The Copper Mines
16 August, 2022
With a frost-slick bike, a pack full of snacks, and fully-charged dog, I left the cabin with the early sunrise. The brush along the gravel roadsides held a muted glitter of dew under the dully dappled sky, and the woods were silent as we made our way into the hills towards the historic mining town of Kennicott. After a quick 3.5 miles, we rolled across a bridge and into a canyon of red-painted wooden buildings punched with temptingly spooky windows.
Tucked between the brittle age of abandoned buildings, a similarly-styled new structure bore the sign of the National Park Service. Inside, a cheerful ranger in her 60s described the trails leading into the mountains above and the glaciers adjacent to the ghost town. I was looking for a climb that offered views, historical sites, and the promise of sore legs the following morning. A 4,0000 ft ascent to the ridgeline perch of Bonanza Mine fit the bill, so I registered our hike plan and, leaving the bike, we started on foot up the path into the mountains to the east.
The first part of the trail climbed a steep road of rutted mud through switchbacks cut through dense foliage. We kept a quick pace, and as the day warmed into the mid-50s, the close thickets became oppressively warm and damp.
The second half of the trail, my favorite, emerged from the thickets onto a meadowy shelf below the steeper inclines before climbing towards the peaks. The trail curved north into a bowl, traversing up through springy tundra and crumbling scree before curving back on the final ascent to a ridge overlooking the wider valley of Kennicott Glacier to the west. The shattered skeletons of Bonanza Mine’s copper operation clung to the mountainside just below the ridge line at the top of the bowl.
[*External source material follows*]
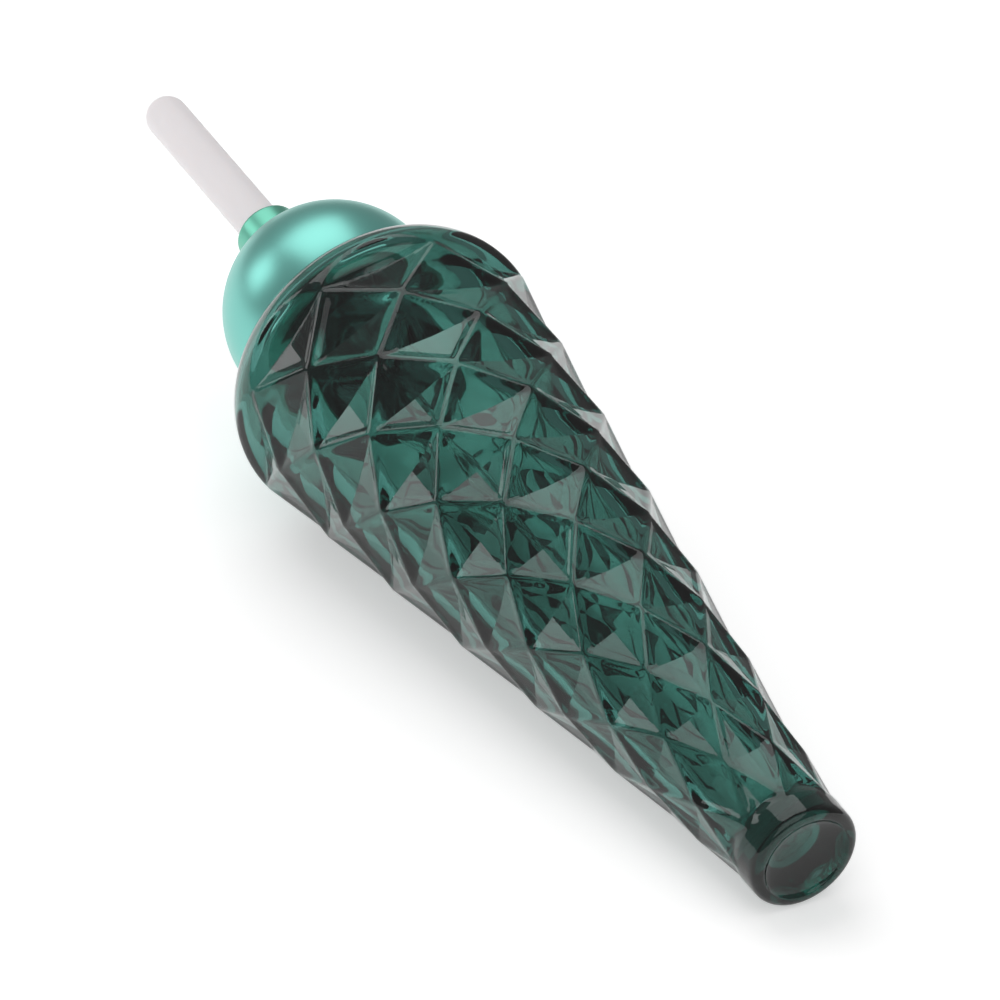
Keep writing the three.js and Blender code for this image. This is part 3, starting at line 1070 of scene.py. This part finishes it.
    def build(self, assembly: Assembly, glass: GlassBottle) -> None:
        """Makes and dresses the cap's pieces.

        Args:
            assembly: what the pieces are added to.
            glass: the bottle that the cap screws on.
        """
        assembly.add(self.shell(), "cap", "ball_shell", Finish.TEAL_ANODISED)
        assembly.add(self.liner(), "cap", "ball_liner", Finish.BLACK_PLASTIC)
        assembly.add(self.base_disc(), "cap", "ball_base_plate", Finish.BLACK_PLASTIC)
        assembly.add(self.threaded_cap(glass), "cap", "inner_cap", Finish.BLACK_PLASTIC)
        assembly.add(self.collar(), "cap", "collar_ring", Finish.GREEN_ANODISED)


# -------------------- dropper


@dataclass
class Dropper:
    """Bulb, pipette, washer and the wiper in the neck. Sizes in metres."""

    neck_top: float
    neck_bore: float
    collar_low: float
    collar_top: float
    gap: float = 0.3 * MM
    slide_gap: float = 0.4 * MM
    bulb_radius: float = 4.17 * MM
    bulb_wall: float = 1.55 * MM
    bulb_stand: float = 46.0 * MM
    flange_radius: float = 8.6 * MM
    flange: float = 1.5 * MM
    boot_radius: float = 5.6 * MM
    boot_bore: float = 3.75 * MM
    boot_slope: float = 1.85 * MM
    pipette_radius: float = 3.2 * MM
    pipette_bore: float = 2.2 * MM
    pipette_grip: float = 3.6 * MM
    pipette_depth: float = 84.0 * MM
    bead: float = 0.25 * MM
    tip_length: float = 14.0 * MM
    tip_radius: float = 1.5 * MM
    tip_bore: float = 0.75 * MM
    washer: float = 1.1 * MM
    washer_radius: float = 9.0 * MM
    wiper_flange: float = 0.8 * MM
    wiper_wall: float = 0.9 * MM
    wiper_depth: float = 8.0 * MM

    @property
    def wiper_top(self) -> float:
        """Top of the wiper's flange."""
        return self.neck_top + self.gap + self.wiper_flange

    @property
    def washer_top(self) -> float:
        """Top of the washer."""
        return self.wiper_top + self.gap + self.washer

    @property
    def flange_top(self) -> float:
        """Top of the bulb's flange."""
        return self.washer_top + self.gap + self.flange

    @property
    def pipette_top(self) -> float:
        """Top of the pipette, inside the boot."""
        return self.flange_top + self.pipette_grip

    def bulb(self) -> bpy.types.Object:
        """The long silicone bulb with its boot and flange.

        Returns:
            The bulb, upright.
        """
        bore = self.bulb_radius - self.bulb_wall
        middle = (0.0, self.collar_top + self.bulb_stand - self.bulb_radius)
        grip = self.pipette_top + self.gap
        finger = self.collar_low - self.gap
        low = self.washer_top + self.gap
        corners = [
            (self.boot_bore, grip, 0.2 * MM),
            (self.boot_bore, low, 0.2 * MM),
            (self.flange_radius, low, 0.4 * MM),
            (self.flange_radius, self.flange_top, 0.4 * MM),
            (self.boot_radius, self.flange_top, 0.5 * MM),
            (self.boot_radius, min(grip, finger - self.boot_slope), 0.8 * MM),
            (self.bulb_radius, finger, 0.8 * MM),
        ]
        wall = np.linspace(finger + 2 * MM, middle[1] - 2 * MM, 12)
        outline = softened(corners) + [(self.bulb_radius, float(z)) for z in wall]
        outline += arc(middle, self.bulb_radius, 0, 90, 18)[:-1]
        outline += [(0.0, middle[1] + self.bulb_radius), (0.0, middle[1] + bore)]
        outline += arc(middle, bore, 90, 0, 12)[1:]
        outline.append((bore, grip + 1.0 * MM))
        return turned("silicone_bulb", outline, 72)

    def pipette(self) -> bpy.types.Object:
        """The glass tube, drawn to a tip and beaded where the bulb grips it.

        Returns:
            The tube, upright.
        """
        tip, top = self.neck_top - self.pipette_depth, self.pipette_top
        shoulder = tip + self.tip_length
        corners = [
            (self.tip_bore, tip, 0.2 * MM),
            (self.tip_radius, tip, 0.3 * MM),
            (self.tip_radius + 0.15 * MM, tip + 0.4 * self.tip_length, 2 * MM),
            (self.pipette_radius, shoulder, 2 * MM),
            (self.pipette_radius, top - 0.9 * MM, 0.2 * MM),
            (self.pipette_radius + self.bead, top - 0.5 * MM, 0.2 * MM),
            (self.pipette_radius + 0.8 * self.bead, top, 0.3 * MM),
            (self.pipette_bore, top, 0.2 * MM),
            (self.pipette_bore, shoulder, 2 * MM),
            (self.tip_bore + 0.1 * MM, tip + 0.35 * self.tip_length, 2 * MM),
        ]
        return turned("glass_pipette", softened(corners, 5), 64, 50.0)

    def seal(self) -> bpy.types.Object:
        """The washer between bulb and neck.

        Returns:
            The washer, upright.
        """
        hole, rim = self.pipette_radius + self.slide_gap, self.washer_radius
        low, high = self.wiper_top + self.gap, self.washer_top
        corners = [
            (hole, low, 0.15 * MM),
            (rim, low, 0.3 * MM),
            (rim, high, 0.3 * MM),
            (hole, high, 0.15 * MM),
        ]
        return turned("seal_washer", softened(corners), 72)

    def wiper(self) -> bpy.types.Object:
        """The soft plug that strips the pipette as it comes out.

        Returns:
            The plug, upright.
        """
        plug, rim = self.neck_bore - self.gap, self.washer_radius - self.gap
        inside, lip = plug - self.wiper_wall, self.pipette_radius + self.slide_gap
        low, bottom = self.neck_top + self.gap, self.neck_top - self.wiper_depth
        floor = bottom + self.wiper_wall
        corners = [
            (rim, low, 0.15 * MM),
            (rim, self.wiper_top, 0.25 * MM),
            (inside, self.wiper_top, 0.3 * MM),
            (inside, floor, 0.6 * MM),
            (lip, floor, 0.25 * MM),
            (lip, bottom, 0.15 * MM),
            (plug, bottom, 0.6 * MM),
            (plug, low, 0.2 * MM),
        ]
        return turned("wiper_plug", softened(corners), 72)

    def build(self, assembly: Assembly) -> None:
        """Makes and dresses the dropper's pieces.

        Args:
            assembly: what the pieces are added to.
        """
        assembly.add(self.bulb(), "dropper", "rubber_bulb", Finish.WHITE_SILICONE)
        assembly.add(self.pipette(), "dropper", "pipette", Finish.CLEAR_GLASS)
        assembly.add(self.seal(), "dropper", "sealing_washer", Finish.SEAL_FOAM)
        assembly.add(self.wiper(), "bottle", "neck_wiper", Finish.NATURAL_PLASTIC)


# -------------------- studio


def direction(azimuth: float, elevation: float) -> Vector:
    """Unit vector from the bottle outwards; azimuth 0 is towards -Y, positive towards -X."""
    a, e = math.radians(azimuth), math.radians(elevation)
    return Vector((-math.sin(a) * math.cos(e), -math.cos(a) * math.cos(e), math.sin(e)))


@dataclass(frozen=True)
class SoftBox:
    """One square studio light. Angles in degrees, lengths in metres, power in watts."""

    name: str
    azimuth: float
    elevation: float
    distance: float
    side: float
    power: float

    def light(self, target: Vector) -> None:
        """Hangs the light round a target and aims it there.

        Args:
            target: the place it lights.
        """
        data = bpy.data.lights.new(self.name, "AREA")
        data.shape = "RECTANGLE"
        data.size = data.size_y = self.side
        data.energy = self.power
        lamp = bpy.data.objects.new(self.name, data)
        bpy.context.scene.collection.objects.link(lamp)
        away = direction(self.azimuth, self.elevation)
        lamp.location = target + away * self.distance
        lamp.rotation_euler = (-away).to_track_quat("-Z", "Y").to_euler()


@dataclass(frozen=True)
class Studio:
    """Softly glowing pale table, soft lights and the camera. Angles in degrees."""

    target: Vector = Vector((4.776 * MM, -6.521 * MM, 19.243 * MM))
    azimuth: float = 29.05
    elevation: float = 30.43
    roll: float = 0.27
    distance: float = 1071.4 * MM
    lens: float = 216.0
    sensor: float = 36.0
    nearest: float = 0.05
    table_size: float = 6.0
    table_drop: float = 0.05 * MM
    table_low: Colour = (0.90, 0.90, 0.90)
    table_high: Colour = (0.92, 0.92, 0.92)
    table_cloud: float = 3.0
    table_roughness: float = 0.9
    table_glow: float = 0.46
    sky: float = 0.34
    boxes: tuple[SoftBox, ...] = (
        SoftBox("top", 181.0, 62.0, 1.35, 1.15, 6.1),
        SoftBox("key", 138.0, 22.0, 1.2, 0.5, 1.5),
        SoftBox("fill", 15.0, 45.0, 1.6, 1.6, 6.6),
    )

    def camera(self) -> None:
        """Sets the camera on its line of sight."""
        data = bpy.data.cameras.new("camera")
        data.lens = self.lens
        data.sensor_width = self.sensor
        data.clip_start = self.nearest
        camera = bpy.data.objects.new("camera", data)
        bpy.context.scene.collection.objects.link(camera)
        away = direction(self.azimuth, self.elevation)
        camera.location = self.target + away * self.distance
        aim = (-away).to_track_quat("-Z", "Y").to_matrix()
        tilt = Matrix.Rotation(math.radians(self.roll), 3, "Z")
        camera.rotation_euler = (aim @ tilt).to_euler()
        bpy.context.scene.camera = camera

    def table(self) -> None:
        """Lays the pale table under the bottle."""
        bpy.ops.object.select_all(action="DESELECT")
        bpy.ops.mesh.primitive_plane_add(size=self.table_size, location=(0, 0, -self.table_drop))
        table = bpy.context.object
        table.name = "table"
        sheet = NodeSheet("pale_table")
        cloud = sheet.noise(sheet.place(), self.table_cloud)
        tone = sheet.blend(cloud, self.table_low, self.table_high)
        inputs = {
            "Base Color": tone,
            "Roughness": self.table_roughness,
            "Emission Color": tone,
            "Emission Strength": self.table_glow,
        }
        table.data.materials.append(sheet.principled(inputs))

    def room(self) -> None:
        """Sets the even light of the room."""
        world = bpy.data.worlds.new("room")
        world.use_nodes = True
        background = world.node_tree.nodes["Background"]
        background.inputs["Color"].default_value = (1, 1, 1, 1)
        background.inputs["Strength"].default_value = self.sky
        bpy.context.scene.world = world
        bpy.context.scene.view_settings.view_transform = "Standard"

    def build(self) -> None:
        """Sets the scene."""
        self.camera()
        self.table()
        self.room()
        for box in self.boxes:
            box.light(self.target)


# -------------------- main


def main() -> None:
    """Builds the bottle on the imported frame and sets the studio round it."""
    logging.basicConfig(level=logging.INFO, format="%(name)s %(message)s")
    Studio().build()
    glass = GlassBottle()
    cap = BallCap(glass.shoulder_top)
    dropper = Dropper(glass.neck_top, glass.neck_bore, cap.collar_low, cap.collar_top)
    assembly = Assembly(LyingAxis(cap.centre).placement())
    assembly.add(glass.build(), "bottle", "glass_bottle", Finish.GREEN_GLASS)
    cap.build(assembly, glass)
    dropper.build(assembly)


if __name__ == "__main__":
    main()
Scrambling up the slope, skirting the wreckage and crossing old minecart tracks, I delighted in searching out artifacts that had slowly rusted their way into the landscape after a century of disuse. While I’m generally more interested in the natural world than in structures or items of human origin, at a certain point the anthropogenic reaches an age at which, in my imagination, it can transmute into part of the landscape. In my mind, these discarded items become mysterious vessels from the past, holding tiny story fragments that whisper the history of the place where they lie, abandoned, in the present.
After passing through the outbuildings, we chanced the last skittering stretch of scree and climbed to the prow of the ridge. Tucking ourselves out of the wind under a rocky outcrop, we shared a meal of dried fruit and salmon jerky (me) and kibble (Ullr), watching the unending shift of clouds and light over the glacier below. A rain shower came and went, and as veils of heavier cloud sank over the far mountains, I repacked our gear and we started down into the valley.
We made good time on the return trip, arriving in the mill town an hour before sunset and stretching the remaining daylight to cover a mellow wander up one of the valley trails above the glacial terminus. The wind gave way to a sleepy evening calm, and with a final pulse of gold, the sun dropped away between distant mountains, and the colors ebbed and followed. In the last of the subarctic twilight, we returned to my bicycle for a final roll down towards the river and cabin.